Dia menegaskan, kemenangan ganda putra menjadi awal yang sangat bagus karena memotivasi pemain lain. Hal itu terbukti saat Chen Yufei berjuang mati-matian melawan Yamaguchi. Sementara di tunggal putra, tekanan psikologis lebih besar pada Momota. Hal tersebut diperhitungkan oleh tim China untuk meraih gelar juara.
Semua itu sudah diperhitungkan oleh tim China untuk meraih gelar juara. Persiapan mendetail itu adalah buah evaluasi dari setiap kegagalan, termasuk di Gold Coast, Australia, dua tahun lalu.
“Benar, setiap usai pertandingan kami mengevaluasi tim, kenapa kami menang dan mengapa kami kalah. Dua tahun lalu kami kalah dari Korea Selatan. Kami mengambil banyak pelajaran dari kegagalan itu sebagai pondasi suskes hari ini,” kata Xia Xuanze.
Ketiga beruntun
Bagi Jepang, kemenangan China menjadi kekalahan ketiga beruntun dari lawan yang sama di Piala Sudirman. Empat tahun lalu mereka kalah di final, dua tahun lalu di semifinal, dan tahun ini di final. Ini menjadi peringatan bagi Jepang untuk mempersiapkan diri meredam gempuran China di Olimpiade.
”Saya berkomitmen memberikan yang terbaik untuk persiapan Olimpiade,” ujar kepala pelatih Jepang Park Joo-bong.

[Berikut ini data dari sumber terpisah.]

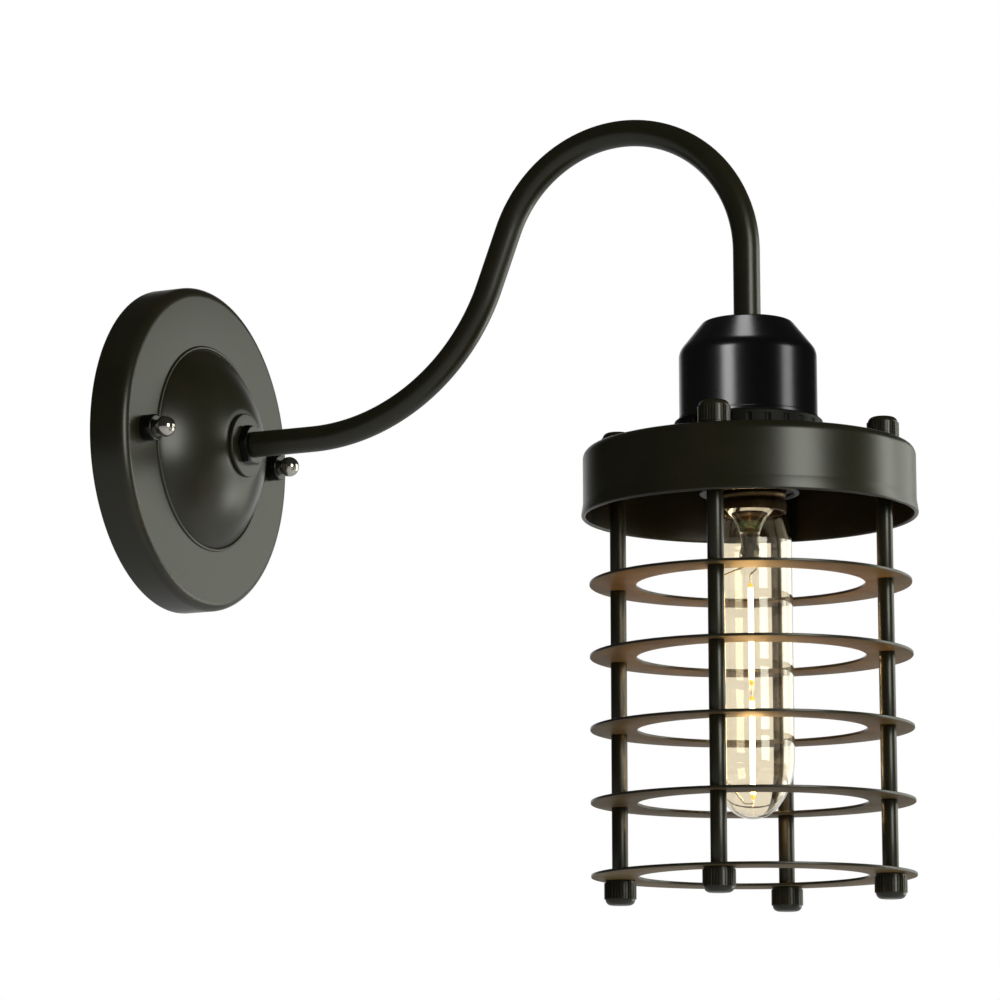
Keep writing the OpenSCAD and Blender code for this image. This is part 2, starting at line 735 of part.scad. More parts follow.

Ia menilai kekalahan dari China bukan hanya masalah mental. Ia menduga pemain yang terlalu banyak bertanding memengaruhi kesiapan fisik dalam laga ketat seperti final. Ia mencontohkan, Momota selalu tampil sejak Kenta Nishimoto kalah pada laga pembuka penyisihan grup melawan Rusia.
”Dia sangat kecewa dengan dirinya sendiri,” ujar Park tentang perasaan Momota.
Seusai pertandingan, Park menghibur Momota yang sangat kecewa. Di tengah riuh perayaan tim China, Park mendampingi Momota yang tampak gelisah dan terpukul di samping tribune pemain.
”Momota selalu bermain karena Nishimoto melawan Rusia tidak terlalu bagus, dan memang ada kesenjangan antara Nishimoto dan Momota. Kami tidak ada pilihan selain selalu memainkan Momota,” ujar Park.
Dua kekuatan besar bulu tangkis yang memiliki kekuatan merata ini akan terus bersaing hingga Olimpiade 2020. Shi Yuqi dan Momota menjadi generasi baru pebulu tangkis papan atas menggantikan para legenda seperti Lee Chong Wei dan Lin Dan. Jepang harus berjuang keras menggagalkan dominasi China di Tokyo.